Reporters may complain now about losing access, but they’ll learn to adapt. According to this Poynter post, some college sports reporters are seeing their access to the teams and players diminish. The downside is it will be even harder for a reporter to gain an adequate understanding of what is happening inside the team or the school, to shed light for readers. The upside is that there is zero relationship that can be damaged if that publisher wanted to get aggressive about reporting on concussions, corruption, or exploitation in college athletics. This would create a situation that more resembles a traditional alt-weekly than a newspaper—more confrontational, with a more skeptical voice about what institutions are up to.
Eventually, if access is truly democratized, The New York Times may decide that it’s no longer worth playing by any rules to conduct a high-profile interview—especially when you can see that person posting on Instagram every 15 minutes.
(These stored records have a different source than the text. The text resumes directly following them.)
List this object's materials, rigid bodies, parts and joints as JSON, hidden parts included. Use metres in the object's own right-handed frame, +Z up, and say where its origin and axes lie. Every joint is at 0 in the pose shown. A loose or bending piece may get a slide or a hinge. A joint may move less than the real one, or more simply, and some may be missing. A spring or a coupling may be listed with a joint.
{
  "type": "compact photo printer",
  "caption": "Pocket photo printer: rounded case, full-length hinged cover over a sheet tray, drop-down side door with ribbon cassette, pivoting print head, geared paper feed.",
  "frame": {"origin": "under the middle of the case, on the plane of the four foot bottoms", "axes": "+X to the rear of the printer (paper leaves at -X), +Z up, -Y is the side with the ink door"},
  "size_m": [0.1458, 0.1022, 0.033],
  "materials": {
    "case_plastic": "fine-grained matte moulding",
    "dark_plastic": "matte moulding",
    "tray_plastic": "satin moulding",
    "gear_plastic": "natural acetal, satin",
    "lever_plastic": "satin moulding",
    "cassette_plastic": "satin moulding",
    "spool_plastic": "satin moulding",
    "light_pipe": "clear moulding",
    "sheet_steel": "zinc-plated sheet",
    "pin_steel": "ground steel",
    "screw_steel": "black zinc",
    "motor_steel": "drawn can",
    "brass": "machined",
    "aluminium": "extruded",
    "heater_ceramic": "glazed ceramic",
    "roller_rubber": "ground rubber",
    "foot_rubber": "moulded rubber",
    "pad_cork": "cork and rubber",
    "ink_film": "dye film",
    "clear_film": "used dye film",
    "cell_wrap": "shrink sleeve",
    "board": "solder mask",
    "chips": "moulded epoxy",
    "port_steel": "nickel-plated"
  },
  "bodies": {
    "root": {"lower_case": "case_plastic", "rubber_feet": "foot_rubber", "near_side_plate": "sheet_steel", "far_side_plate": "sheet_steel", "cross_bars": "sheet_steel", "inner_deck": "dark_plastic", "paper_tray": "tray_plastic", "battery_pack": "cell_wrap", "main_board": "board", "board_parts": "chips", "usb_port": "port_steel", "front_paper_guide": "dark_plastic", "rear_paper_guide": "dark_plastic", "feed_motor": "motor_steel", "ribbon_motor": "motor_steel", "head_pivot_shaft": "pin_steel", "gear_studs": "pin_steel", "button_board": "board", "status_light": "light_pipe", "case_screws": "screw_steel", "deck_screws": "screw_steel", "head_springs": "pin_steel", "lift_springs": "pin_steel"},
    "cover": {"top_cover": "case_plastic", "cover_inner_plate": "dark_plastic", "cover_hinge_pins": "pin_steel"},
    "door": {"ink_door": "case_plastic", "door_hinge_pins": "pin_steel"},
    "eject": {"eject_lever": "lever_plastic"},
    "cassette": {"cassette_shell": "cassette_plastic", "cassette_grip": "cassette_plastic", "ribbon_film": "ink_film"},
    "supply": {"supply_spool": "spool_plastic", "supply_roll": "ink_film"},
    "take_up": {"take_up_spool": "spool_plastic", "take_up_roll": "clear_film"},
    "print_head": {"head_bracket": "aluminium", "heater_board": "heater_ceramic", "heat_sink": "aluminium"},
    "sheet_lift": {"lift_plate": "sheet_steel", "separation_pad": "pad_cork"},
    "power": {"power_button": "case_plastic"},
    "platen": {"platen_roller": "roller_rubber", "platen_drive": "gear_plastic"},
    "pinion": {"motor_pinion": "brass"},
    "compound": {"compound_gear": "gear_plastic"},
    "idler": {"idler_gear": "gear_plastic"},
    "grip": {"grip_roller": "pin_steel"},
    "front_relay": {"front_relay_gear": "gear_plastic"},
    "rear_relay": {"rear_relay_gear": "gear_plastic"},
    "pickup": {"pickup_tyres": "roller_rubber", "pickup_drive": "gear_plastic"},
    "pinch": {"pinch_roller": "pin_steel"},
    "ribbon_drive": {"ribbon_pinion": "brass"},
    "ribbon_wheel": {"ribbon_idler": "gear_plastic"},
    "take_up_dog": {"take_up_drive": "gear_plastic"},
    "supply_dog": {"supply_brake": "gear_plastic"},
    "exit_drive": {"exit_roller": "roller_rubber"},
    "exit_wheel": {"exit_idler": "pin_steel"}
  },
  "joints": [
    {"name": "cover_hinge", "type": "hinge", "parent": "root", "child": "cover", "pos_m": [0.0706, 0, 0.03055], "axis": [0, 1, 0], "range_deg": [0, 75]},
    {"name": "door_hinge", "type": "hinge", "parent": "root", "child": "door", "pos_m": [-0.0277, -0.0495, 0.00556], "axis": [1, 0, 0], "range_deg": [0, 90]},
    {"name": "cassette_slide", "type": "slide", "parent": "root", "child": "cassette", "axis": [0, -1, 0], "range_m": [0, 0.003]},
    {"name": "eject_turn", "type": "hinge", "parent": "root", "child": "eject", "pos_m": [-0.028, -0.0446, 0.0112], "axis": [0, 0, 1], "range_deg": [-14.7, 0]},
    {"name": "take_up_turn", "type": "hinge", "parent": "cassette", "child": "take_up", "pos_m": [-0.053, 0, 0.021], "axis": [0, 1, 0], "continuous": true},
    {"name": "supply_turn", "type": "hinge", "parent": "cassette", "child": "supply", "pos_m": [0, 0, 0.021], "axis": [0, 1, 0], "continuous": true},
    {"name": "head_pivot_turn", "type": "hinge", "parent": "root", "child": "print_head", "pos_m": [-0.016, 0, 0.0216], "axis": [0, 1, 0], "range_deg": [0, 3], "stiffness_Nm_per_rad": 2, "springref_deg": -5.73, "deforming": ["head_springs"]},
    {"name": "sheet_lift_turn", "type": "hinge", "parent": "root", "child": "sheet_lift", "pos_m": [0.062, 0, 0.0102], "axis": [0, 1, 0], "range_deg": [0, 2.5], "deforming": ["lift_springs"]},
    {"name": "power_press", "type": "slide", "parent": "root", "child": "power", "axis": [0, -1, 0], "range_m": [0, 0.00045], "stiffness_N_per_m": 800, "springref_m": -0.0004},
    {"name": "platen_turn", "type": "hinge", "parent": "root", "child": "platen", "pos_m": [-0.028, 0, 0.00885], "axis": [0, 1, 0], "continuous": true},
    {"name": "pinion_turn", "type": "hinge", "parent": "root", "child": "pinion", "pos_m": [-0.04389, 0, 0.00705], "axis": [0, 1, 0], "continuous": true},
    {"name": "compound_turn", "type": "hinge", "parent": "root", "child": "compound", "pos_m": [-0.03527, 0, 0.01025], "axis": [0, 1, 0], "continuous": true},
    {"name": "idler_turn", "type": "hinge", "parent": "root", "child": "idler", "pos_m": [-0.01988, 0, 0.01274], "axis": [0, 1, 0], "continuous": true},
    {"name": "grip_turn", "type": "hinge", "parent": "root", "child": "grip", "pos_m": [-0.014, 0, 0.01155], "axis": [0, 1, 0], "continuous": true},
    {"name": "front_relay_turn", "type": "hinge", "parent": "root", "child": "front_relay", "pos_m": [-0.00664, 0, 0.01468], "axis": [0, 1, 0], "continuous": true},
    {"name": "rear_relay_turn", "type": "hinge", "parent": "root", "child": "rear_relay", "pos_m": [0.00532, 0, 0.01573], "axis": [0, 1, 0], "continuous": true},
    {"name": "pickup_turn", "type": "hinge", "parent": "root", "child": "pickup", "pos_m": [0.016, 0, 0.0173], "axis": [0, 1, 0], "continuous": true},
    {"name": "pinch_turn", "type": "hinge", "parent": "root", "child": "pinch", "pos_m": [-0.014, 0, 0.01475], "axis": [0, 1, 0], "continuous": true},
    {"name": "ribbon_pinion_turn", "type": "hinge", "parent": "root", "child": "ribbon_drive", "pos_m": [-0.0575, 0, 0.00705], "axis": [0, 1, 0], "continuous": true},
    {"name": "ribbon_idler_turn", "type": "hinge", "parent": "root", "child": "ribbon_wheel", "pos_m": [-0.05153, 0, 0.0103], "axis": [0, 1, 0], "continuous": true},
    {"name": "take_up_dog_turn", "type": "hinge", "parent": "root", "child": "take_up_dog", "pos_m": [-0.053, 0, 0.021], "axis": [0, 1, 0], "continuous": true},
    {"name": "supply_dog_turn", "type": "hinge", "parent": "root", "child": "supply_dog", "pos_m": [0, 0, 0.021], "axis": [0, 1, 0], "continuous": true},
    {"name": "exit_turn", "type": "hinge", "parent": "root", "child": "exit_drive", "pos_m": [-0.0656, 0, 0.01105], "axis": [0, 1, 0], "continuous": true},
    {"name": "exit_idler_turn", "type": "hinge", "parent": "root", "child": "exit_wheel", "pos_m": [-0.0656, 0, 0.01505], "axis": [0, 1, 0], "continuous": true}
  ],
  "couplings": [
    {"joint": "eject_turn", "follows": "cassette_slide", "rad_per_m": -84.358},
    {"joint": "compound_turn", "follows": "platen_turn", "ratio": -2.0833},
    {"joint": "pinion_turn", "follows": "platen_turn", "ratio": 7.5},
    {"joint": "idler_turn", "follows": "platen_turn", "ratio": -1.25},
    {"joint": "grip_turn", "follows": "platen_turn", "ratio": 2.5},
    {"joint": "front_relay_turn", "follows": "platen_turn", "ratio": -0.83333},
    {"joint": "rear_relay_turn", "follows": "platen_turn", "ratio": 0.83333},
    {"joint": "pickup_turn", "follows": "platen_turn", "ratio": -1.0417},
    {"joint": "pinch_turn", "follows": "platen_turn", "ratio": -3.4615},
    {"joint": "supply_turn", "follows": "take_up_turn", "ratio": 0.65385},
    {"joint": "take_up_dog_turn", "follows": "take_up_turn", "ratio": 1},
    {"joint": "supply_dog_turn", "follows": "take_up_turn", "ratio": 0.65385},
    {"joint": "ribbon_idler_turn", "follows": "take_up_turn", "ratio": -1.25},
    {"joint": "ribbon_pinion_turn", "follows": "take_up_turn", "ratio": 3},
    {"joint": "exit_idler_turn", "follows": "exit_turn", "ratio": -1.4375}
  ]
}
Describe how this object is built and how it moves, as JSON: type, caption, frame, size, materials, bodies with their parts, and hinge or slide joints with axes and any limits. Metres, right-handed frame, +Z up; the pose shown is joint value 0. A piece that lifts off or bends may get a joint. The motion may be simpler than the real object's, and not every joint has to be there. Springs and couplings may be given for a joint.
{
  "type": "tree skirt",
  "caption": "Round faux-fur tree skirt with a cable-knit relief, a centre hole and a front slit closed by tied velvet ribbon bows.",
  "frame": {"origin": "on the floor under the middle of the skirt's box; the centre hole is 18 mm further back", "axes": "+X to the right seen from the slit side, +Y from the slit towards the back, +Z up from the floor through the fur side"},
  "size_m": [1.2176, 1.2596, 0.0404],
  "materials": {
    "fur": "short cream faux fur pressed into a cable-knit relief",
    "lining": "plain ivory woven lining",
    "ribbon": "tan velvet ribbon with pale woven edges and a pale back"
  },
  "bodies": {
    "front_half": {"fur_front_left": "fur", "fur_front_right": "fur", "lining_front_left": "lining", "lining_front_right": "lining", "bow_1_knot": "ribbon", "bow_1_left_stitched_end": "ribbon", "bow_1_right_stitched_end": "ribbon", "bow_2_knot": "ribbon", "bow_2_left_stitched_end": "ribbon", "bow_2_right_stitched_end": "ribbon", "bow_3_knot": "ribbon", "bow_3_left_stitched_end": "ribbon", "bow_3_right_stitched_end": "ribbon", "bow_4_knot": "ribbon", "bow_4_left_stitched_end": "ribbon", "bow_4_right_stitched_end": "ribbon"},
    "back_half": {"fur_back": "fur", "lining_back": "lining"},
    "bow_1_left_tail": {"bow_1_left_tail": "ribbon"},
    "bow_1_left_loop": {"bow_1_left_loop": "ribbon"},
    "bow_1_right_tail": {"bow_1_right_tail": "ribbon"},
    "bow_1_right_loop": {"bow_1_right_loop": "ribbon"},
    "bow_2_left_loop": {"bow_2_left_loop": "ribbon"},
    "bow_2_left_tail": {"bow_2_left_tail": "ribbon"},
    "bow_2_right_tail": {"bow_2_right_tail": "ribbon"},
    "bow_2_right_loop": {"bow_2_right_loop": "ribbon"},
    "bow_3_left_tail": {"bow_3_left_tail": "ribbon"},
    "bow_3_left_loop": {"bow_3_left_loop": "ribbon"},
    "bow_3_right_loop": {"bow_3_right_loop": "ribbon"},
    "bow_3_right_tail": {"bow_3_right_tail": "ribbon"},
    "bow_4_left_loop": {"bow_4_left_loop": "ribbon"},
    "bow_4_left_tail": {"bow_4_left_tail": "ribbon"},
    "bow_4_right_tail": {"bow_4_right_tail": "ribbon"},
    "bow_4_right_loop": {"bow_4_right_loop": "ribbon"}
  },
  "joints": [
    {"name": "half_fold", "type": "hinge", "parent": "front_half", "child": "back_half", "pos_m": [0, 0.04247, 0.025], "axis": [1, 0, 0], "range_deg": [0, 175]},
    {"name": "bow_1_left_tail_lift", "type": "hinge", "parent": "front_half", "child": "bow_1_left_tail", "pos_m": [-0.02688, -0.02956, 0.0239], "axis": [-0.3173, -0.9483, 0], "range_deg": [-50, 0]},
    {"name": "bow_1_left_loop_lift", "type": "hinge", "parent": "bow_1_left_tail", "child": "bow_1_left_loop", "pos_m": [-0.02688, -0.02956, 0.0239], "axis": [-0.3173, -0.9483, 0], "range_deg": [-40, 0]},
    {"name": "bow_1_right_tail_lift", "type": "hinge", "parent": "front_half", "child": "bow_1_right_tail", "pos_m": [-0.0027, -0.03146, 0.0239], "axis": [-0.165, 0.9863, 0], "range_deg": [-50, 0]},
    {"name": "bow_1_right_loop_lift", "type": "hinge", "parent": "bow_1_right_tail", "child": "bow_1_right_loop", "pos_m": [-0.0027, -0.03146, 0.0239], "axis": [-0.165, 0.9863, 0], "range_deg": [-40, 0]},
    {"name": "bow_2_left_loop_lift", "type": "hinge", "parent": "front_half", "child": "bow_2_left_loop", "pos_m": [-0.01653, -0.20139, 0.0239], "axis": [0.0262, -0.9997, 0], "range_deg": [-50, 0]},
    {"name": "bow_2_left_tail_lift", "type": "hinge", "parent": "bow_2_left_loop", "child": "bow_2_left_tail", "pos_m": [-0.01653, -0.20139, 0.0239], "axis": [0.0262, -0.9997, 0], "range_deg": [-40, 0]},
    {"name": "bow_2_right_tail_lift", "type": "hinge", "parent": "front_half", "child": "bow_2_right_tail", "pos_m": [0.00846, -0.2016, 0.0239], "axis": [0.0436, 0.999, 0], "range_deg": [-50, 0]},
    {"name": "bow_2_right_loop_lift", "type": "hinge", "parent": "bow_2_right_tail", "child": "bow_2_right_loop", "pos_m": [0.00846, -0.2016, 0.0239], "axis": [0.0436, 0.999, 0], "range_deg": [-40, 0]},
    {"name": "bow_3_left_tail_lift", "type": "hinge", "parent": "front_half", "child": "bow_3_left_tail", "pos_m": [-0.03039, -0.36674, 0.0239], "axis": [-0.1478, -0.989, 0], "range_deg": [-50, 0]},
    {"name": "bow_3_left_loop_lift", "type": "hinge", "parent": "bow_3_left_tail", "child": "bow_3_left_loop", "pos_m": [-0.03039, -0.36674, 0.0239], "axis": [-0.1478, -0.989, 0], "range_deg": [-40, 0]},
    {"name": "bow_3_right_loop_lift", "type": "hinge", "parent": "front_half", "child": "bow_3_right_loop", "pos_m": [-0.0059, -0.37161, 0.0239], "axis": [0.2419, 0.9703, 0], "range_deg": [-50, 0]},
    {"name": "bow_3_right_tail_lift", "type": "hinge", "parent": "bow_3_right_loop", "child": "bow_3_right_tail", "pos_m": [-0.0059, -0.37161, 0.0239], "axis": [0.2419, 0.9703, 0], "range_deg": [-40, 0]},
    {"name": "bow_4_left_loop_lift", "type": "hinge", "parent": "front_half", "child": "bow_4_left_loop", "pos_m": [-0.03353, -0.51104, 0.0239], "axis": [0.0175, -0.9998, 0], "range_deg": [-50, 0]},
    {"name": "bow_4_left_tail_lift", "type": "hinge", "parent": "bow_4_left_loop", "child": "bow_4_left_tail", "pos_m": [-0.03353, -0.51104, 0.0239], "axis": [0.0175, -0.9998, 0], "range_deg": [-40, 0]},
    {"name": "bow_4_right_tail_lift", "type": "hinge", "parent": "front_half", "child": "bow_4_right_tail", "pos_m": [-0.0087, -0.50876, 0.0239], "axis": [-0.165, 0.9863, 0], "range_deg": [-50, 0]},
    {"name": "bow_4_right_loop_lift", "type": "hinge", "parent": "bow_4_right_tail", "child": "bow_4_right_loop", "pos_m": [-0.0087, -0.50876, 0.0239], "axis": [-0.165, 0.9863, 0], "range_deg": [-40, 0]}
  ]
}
Access, in this scenario, is not just democratized but commoditized. There is no value in original work from a star that is ubiquitous.
Herrman foresees a future where news organizations will gain their value from explainers, but even those, alongside the dreaded “hot take,” are ubiquitous. What’s left?
“I mean, maybe these conditions will create for audiences a clearer need for stories that the powerful don’t want told,” Herrman suggests, albeit pessimistically. But in my mind, this is exactly what’s left for journalism: A headlong jump into advocacy, in a way that maybe old news organizations weren’t so comfortable with.